When the line came to be drawn between conditional loyalty, and loyalty at any rate, the Bunch of Grapes became the resort of the High Whigs, who made it a sort of political headquarters, in which patriotism only passed current, and it was known as the Whig tavern. With military occupation and bayonet rule, still further intensifying public feeling, the line between Whig and Tory houses was drawn at the threshold. It was then kept by Marston.

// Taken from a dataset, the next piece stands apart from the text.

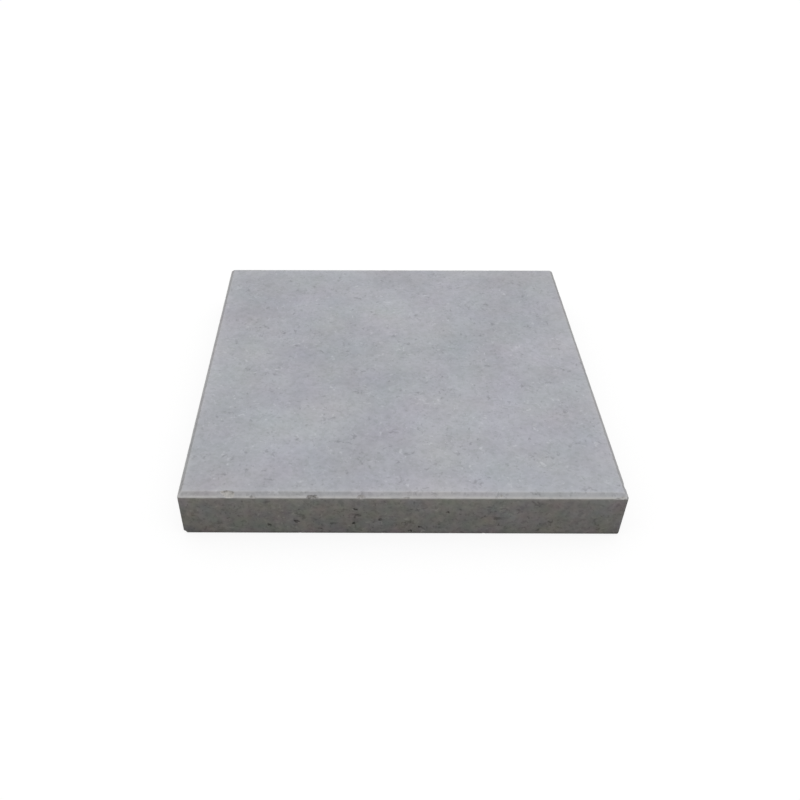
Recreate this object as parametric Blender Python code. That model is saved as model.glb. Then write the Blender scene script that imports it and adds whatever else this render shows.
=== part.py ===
"""A leatherworker's granite slab: one square block of light grey stone.

The slab lies flat, +Z up, with its origin at the middle of its underside and its front towards -Y.
Its faces are sawn and the top is honed flat. The four upright corners are rubbed a little round, a
45 degree arris runs along the top edges and is mitred at the corners, and a lighter one takes the
sharpness off the underside. All sizes are in metres.
"""

import math

import bmesh
import bpy
from mathutils import Matrix, Vector

# Driving dimensions. Each is set by itself, and everything below follows from them.
SLAB_WIDTH = 0.3048  # side to side, along X: 12 inches
SLAB_DEPTH = 0.3048  # front to back, along Y: 12 inches
SLAB_THICKNESS = 0.0381  # underside to work face, along Z: 1 1/2 inches
TOP_ARRIS = 0.003175  # the arris' run in from the upright faces and its drop from the work face: 1/8 inch
BASE_ARRIS = 0.001  # the same for the lighter arris round the underside
UPRIGHT_CORNER_RADIUS = 0.0015875  # plan radius of the four upright corners: 1/16 inch
ARRIS_EASING = 0.0005  # how far the rubbing rounds over the borders and the mitres of the top arris

CORNER_SEGMENTS = 4  # flats in a quarter turn of an upright corner
EASING_SEGMENTS = 3  # flats across each eased border of an arris
SMOOTH_UP_TO = math.radians(30)  # faces that meet at less than this are shaded as one curve
SAME_LEVEL = 1e-6  # a point closer than this to a level or to a cut lies on it
SAME_SLOPE = 0.01  # two normals whose Z parts are closer than this are one slope

# The finish of the stone, honed and not polished. The colour is linear.
STONE_COLOUR = (0.36, 0.37, 0.40, 1.0)
STONE_ROUGHNESS = 0.62
STONE_IOR = 1.54


def clear_scene():
    """Take every object out of the scene."""
    for obj in list(bpy.data.objects):
        bpy.data.objects.remove(obj, do_unlink=True)


def at_level(edge, height):
    """Say whether both ends of an edge lie at a height."""
    return all(abs(vert.co.z - height) < SAME_LEVEL for vert in edge.verts)


def is_upright(edge):
    """Say whether an edge runs straight up."""
    start, end = (vert.co for vert in edge.verts)
    return (start.xy - end.xy).length < SAME_LEVEL


def bevel_edges(bm, edges, offset, segments):
    """Bevel some edges of a bmesh, with a round profile where there is more than one segment."""
    bmesh.ops.bevel(
        bm,
        geom=edges,
        offset=offset,
        offset_type="OFFSET",
        segments=segments,
        profile=0.5,
        affect="EDGES",
        clamp_overlap=False,
        material=-1,
    )


def rim_at(bm, height):
    """The edges of the level outline at a height."""
    return [edge for edge in bm.edges if at_level(edge, height)]


def cut_top_arris(bm):
    """Take the four top edges off at 45 degrees. The cuts meet in a mitre at each corner."""
    for axis, size in enumerate((SLAB_WIDTH, SLAB_DEPTH)):
        for sign in (-1, 1):
            border = Vector((0.0, 0.0, SLAB_THICKNESS - TOP_ARRIS))
            border[axis] = sign * size / 2
            outward = Vector((0.0, 0.0, 1.0))
            outward[axis] = sign
            bmesh.ops.bisect_plane(
                bm,
                geom=[*bm.verts, *bm.edges, *bm.faces],
                dist=SAME_LEVEL,
                plane_co=border,
                plane_no=outward,
                clear_outer=True,
            )
            bmesh.ops.holes_fill(bm, edges=[edge for edge in bm.edges if edge.is_boundary], sides=0)


def is_arris(face):
    """Say whether a face slopes at 45 degrees, as the top arris does."""
    return abs(face.normal.z - math.sqrt(0.5)) < SAME_SLOPE


def arris_edges(bm):
    """The edges of the top arris: its upper and lower borders, and its mitres."""
    bm.normal_update()
    return [edge for edge in bm.edges if any(is_arris(face) for face in edge.link_faces)]


def build_slab_mesh():
    """The slab's solid: a block whose corners, work face and underside are eased in that order."""
    bm = bmesh.new()
    block = Matrix.Diagonal((SLAB_WIDTH, SLAB_DEPTH, SLAB_THICKNESS, 1.0))
    lift = Matrix.Translation((0.0, 0.0, SLAB_THICKNESS / 2))
    bmesh.ops.create_cube(bm, size=1.0, matrix=lift @ block)
    bevel_edges(bm, [edge for edge in bm.edges if is_upright(edge)], UPRIGHT_CORNER_RADIUS, CORNER_SEGMENTS)
    cut_top_arris(bm)
    bevel_edges(bm, arris_edges(bm), ARRIS_EASING, EASING_SEGMENTS)
    bevel_edges(bm, rim_at(bm, 0.0), BASE_ARRIS, EASING_SEGMENTS)
    bmesh.ops.recalc_face_normals(bm, faces=bm.faces)

    mesh = bpy.data.meshes.new("granite_slab")
    bm.to_mesh(mesh)
    bm.free()
    mesh.shade_smooth()
    mesh.set_sharp_from_angle(angle=SMOOTH_UP_TO)
    return mesh


def honed_granite():
    """The stone's finish, as one plain colour."""
    material = bpy.data.materials.new("honed_grey_granite")
    material.use_nodes = True
    shader = material.node_tree.nodes["Principled BSDF"]
    shader.inputs["Base Color"].default_value = STONE_COLOUR
    shader.inputs["Roughness"].default_value = STONE_ROUGHNESS
    shader.inputs["Metallic"].default_value = 0.0
    shader.inputs["IOR"].default_value = STONE_IOR
    return material


def main():
    """Build the slab as one named object."""
    clear_scene()
    mesh = build_slab_mesh()
    mesh.materials.append(honed_granite())
    slab = bpy.data.objects.new("granite_slab", mesh)
    bpy.context.scene.collection.objects.link(slab)


main()
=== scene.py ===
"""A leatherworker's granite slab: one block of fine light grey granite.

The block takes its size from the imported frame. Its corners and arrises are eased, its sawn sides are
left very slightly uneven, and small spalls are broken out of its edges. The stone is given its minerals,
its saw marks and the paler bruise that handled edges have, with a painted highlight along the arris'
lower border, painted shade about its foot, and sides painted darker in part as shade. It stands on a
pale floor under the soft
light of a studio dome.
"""

from __future__ import annotations

import logging
import math
import random
from collections.abc import Iterable, Mapping, Sequence
from dataclasses import dataclass, replace
from enum import Enum, IntEnum

import bmesh
import bpy
from mathutils import Euler, Matrix, Vector, noise
from mathutils.kdtree import KDTree

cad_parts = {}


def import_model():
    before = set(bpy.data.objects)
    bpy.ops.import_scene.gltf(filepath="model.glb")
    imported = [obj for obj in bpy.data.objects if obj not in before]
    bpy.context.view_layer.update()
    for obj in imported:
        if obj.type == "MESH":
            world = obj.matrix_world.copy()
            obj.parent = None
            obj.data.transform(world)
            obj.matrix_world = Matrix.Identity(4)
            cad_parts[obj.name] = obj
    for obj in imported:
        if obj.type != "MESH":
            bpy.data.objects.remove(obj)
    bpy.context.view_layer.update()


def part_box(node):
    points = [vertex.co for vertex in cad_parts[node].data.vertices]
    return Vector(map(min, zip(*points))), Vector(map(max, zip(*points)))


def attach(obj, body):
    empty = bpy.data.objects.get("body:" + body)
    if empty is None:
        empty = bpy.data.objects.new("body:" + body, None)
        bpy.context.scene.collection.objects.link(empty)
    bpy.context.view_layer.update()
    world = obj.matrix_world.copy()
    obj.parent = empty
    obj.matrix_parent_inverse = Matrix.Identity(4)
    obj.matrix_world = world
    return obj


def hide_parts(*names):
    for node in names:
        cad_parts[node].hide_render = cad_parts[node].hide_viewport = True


LOG = logging.getLogger("granite_slab")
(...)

Cold welcome awaited the appearance of scarlet regimentals or a Tory phiz there; so gentlemen of that side of politics also formed cliques of their own at other houses, in which the talk and the toasts were more to their liking, and where they could abuse the Yankee rebels over their port to their heart’s content.

But, apart from political considerations, one or two incidents have given the Bunch of Grapes a kind of pre-eminence over all its contemporaries, and, therefore, ought not to be passed over when the house is mentioned.

On Monday, July 30, 1733, the first grand lodge of Masons in America was organized here by Henry Price, a Boston tailor, who had received authority from Lord Montague, Grand Master of England, for the purpose.